[Objective]: Give back, unchanged, the line with "make_outer_shell()", the line with "obj.matrix_parent_inverse = Matrix.Identity(4)", and every line between them, and no other line.

[Provided records]:
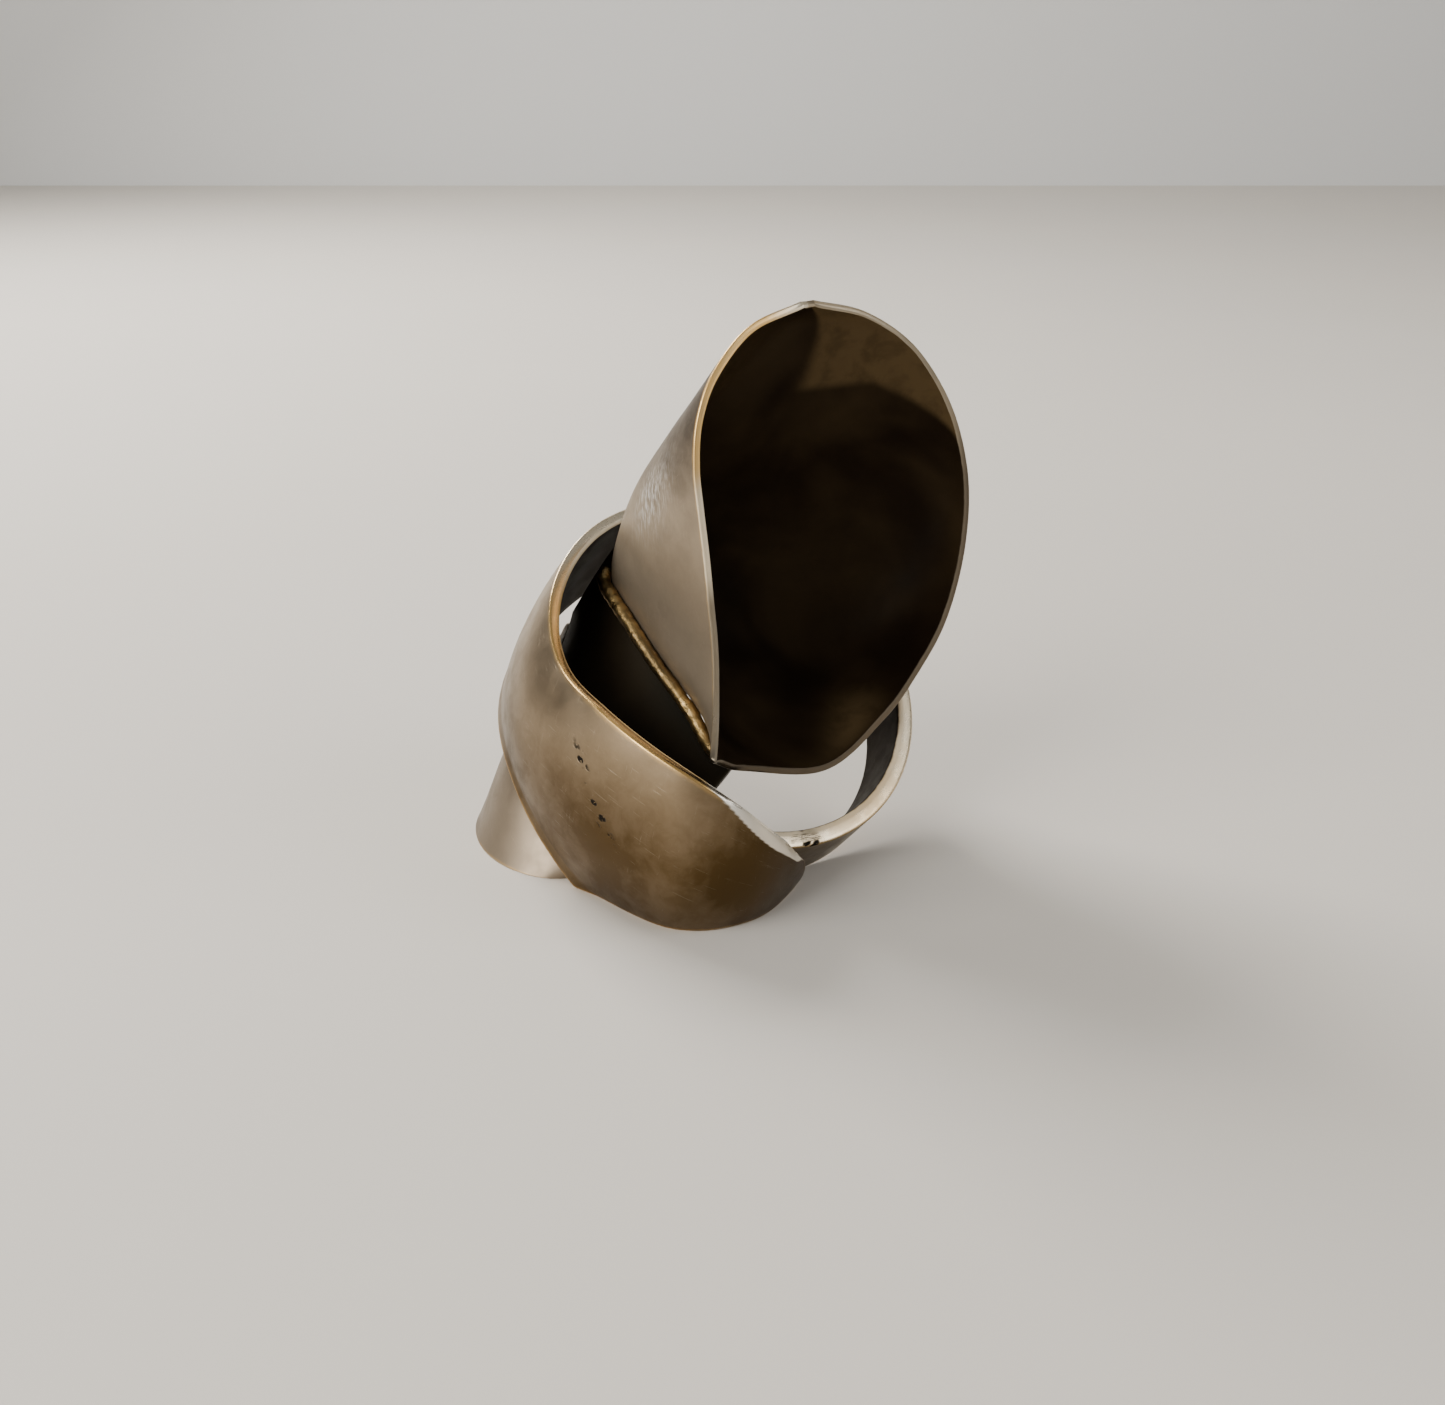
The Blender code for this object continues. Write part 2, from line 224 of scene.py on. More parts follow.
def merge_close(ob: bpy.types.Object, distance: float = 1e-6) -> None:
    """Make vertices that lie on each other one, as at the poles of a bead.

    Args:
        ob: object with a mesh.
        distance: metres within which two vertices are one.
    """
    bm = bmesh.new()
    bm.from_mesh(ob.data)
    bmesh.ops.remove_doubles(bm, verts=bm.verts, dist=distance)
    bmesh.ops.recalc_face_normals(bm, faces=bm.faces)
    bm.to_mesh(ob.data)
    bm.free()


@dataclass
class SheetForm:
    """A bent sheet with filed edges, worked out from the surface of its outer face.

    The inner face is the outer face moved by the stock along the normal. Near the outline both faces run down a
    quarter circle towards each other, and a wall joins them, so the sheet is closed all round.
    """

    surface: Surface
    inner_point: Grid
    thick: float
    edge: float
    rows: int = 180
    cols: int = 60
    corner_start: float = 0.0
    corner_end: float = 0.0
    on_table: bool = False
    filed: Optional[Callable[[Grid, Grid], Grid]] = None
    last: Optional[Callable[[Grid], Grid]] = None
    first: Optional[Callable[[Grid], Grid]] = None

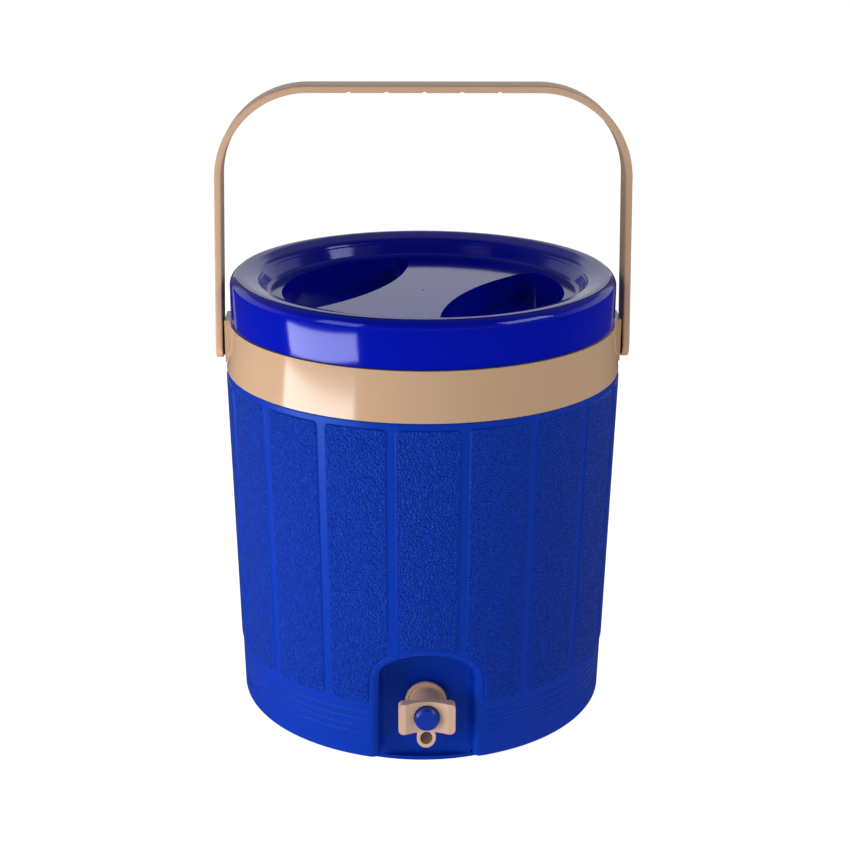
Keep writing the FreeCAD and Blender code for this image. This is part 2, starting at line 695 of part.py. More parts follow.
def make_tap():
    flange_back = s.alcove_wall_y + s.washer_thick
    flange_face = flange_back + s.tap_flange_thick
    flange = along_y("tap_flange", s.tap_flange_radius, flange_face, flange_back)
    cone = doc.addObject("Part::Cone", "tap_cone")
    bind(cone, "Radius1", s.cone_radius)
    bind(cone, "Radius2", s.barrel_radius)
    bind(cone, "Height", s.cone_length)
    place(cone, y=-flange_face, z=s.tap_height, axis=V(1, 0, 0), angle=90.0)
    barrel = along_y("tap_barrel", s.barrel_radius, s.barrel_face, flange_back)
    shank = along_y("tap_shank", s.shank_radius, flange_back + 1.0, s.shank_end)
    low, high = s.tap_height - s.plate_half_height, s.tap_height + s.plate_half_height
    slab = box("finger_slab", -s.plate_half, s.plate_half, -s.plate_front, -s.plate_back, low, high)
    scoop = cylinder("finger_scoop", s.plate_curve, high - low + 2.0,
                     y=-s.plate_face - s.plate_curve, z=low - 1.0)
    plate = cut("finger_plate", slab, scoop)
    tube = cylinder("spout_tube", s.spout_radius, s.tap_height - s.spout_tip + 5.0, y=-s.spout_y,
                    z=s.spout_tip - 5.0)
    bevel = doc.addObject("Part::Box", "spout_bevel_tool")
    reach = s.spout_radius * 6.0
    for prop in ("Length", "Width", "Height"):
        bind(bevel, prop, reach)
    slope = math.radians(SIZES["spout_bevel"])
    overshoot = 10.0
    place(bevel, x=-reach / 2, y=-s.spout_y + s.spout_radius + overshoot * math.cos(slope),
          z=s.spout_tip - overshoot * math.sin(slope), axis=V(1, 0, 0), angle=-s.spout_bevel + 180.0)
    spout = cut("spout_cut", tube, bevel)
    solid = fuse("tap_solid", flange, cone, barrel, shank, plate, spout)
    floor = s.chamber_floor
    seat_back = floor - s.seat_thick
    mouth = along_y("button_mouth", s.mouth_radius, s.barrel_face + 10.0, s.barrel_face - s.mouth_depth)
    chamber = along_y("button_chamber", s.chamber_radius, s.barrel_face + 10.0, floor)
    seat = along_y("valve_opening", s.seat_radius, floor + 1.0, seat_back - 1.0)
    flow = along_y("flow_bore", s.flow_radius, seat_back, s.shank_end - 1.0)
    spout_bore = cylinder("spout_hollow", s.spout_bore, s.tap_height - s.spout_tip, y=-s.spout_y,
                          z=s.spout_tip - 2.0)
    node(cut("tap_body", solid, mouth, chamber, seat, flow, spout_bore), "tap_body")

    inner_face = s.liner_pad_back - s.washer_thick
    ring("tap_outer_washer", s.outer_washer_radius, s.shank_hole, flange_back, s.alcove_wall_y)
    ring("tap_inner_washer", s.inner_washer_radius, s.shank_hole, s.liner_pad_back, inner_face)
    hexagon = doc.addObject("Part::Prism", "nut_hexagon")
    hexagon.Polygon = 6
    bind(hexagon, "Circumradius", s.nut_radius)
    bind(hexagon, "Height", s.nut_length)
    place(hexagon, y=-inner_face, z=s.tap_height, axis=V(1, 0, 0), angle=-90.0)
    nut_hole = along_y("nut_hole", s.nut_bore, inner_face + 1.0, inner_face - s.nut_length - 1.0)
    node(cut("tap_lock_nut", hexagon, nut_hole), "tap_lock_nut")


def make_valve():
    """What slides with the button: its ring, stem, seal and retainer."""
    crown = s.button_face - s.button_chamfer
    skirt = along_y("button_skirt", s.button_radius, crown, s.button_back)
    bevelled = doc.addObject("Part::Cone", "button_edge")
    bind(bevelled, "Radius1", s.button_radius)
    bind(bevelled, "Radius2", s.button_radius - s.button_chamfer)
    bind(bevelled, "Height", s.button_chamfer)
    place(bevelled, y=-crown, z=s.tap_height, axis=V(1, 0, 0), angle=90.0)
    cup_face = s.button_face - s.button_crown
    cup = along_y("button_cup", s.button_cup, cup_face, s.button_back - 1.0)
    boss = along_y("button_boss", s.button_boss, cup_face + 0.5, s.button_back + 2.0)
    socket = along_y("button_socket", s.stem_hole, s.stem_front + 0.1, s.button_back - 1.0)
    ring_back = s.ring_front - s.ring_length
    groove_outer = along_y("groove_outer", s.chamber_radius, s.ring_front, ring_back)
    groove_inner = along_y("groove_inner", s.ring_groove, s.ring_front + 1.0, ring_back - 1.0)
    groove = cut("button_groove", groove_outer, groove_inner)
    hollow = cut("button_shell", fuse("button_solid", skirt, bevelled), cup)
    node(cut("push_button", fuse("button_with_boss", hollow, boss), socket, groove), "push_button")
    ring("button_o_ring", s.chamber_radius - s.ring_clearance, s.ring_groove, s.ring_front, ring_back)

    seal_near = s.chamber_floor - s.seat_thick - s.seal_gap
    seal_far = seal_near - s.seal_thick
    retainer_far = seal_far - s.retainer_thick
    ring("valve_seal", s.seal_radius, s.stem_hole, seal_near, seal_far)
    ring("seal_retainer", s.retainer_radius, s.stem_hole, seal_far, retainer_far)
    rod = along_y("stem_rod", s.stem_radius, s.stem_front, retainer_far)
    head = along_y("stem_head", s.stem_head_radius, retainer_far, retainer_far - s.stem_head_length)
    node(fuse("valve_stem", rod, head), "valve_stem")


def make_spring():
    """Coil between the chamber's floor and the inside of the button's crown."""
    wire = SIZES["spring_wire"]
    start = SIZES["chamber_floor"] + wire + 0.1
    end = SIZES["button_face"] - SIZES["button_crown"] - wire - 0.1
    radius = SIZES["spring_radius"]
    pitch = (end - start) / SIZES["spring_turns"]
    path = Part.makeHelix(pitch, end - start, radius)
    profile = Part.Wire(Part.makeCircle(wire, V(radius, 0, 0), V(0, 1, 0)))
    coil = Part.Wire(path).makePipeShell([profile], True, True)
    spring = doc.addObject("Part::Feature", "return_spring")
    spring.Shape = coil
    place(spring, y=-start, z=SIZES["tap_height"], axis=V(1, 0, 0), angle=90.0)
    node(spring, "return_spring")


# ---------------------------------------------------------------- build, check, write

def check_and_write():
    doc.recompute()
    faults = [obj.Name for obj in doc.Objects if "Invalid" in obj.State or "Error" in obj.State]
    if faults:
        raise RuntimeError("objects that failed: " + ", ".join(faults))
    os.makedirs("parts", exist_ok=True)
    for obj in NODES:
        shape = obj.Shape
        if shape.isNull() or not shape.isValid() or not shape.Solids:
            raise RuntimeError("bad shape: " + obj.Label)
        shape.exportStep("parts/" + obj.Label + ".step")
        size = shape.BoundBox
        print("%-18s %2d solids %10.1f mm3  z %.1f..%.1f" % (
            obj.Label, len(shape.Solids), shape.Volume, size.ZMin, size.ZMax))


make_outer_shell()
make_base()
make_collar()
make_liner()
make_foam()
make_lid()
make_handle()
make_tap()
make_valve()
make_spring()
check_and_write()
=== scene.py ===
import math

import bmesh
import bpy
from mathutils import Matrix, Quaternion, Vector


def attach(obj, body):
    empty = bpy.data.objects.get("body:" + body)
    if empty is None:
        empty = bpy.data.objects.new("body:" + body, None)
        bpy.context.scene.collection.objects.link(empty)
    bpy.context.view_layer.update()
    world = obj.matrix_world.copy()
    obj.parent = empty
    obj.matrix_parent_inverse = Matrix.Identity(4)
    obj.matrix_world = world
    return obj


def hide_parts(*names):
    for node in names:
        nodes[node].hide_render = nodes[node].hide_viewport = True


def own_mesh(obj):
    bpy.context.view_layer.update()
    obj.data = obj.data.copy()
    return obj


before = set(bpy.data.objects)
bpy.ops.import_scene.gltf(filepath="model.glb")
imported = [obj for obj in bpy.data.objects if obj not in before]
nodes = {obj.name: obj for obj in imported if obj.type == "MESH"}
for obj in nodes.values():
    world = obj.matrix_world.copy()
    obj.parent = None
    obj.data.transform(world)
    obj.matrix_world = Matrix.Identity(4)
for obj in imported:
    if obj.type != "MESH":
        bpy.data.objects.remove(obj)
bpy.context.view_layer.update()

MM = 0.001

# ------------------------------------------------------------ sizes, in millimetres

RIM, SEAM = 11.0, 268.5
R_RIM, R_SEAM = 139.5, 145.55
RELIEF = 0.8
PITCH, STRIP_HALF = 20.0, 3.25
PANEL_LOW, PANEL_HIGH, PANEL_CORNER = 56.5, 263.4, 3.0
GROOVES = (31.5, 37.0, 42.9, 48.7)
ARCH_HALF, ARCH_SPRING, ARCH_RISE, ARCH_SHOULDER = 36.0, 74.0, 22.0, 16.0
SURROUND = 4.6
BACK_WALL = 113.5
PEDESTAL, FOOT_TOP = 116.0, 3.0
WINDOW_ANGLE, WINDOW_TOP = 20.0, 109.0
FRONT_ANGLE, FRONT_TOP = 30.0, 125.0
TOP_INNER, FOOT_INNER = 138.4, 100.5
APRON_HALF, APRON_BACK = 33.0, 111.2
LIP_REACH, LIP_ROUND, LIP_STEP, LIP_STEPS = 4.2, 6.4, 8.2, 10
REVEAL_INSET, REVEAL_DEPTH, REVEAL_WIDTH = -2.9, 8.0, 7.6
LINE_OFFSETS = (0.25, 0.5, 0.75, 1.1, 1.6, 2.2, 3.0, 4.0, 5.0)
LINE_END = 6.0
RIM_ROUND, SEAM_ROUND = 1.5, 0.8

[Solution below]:
make_outer_shell()
make_base()
make_collar()
make_liner()
make_foam()
make_lid()
make_handle()
make_tap()
make_valve()
make_spring()
check_and_write()
=== scene.py ===
import math

import bmesh
import bpy
from mathutils import Matrix, Quaternion, Vector


def attach(obj, body):
    empty = bpy.data.objects.get("body:" + body)
    if empty is None:
        empty = bpy.data.objects.new("body:" + body, None)
        bpy.context.scene.collection.objects.link(empty)
    bpy.context.view_layer.update()
    world = obj.matrix_world.copy()
    obj.parent = empty
    obj.matrix_parent_inverse = Matrix.Identity(4)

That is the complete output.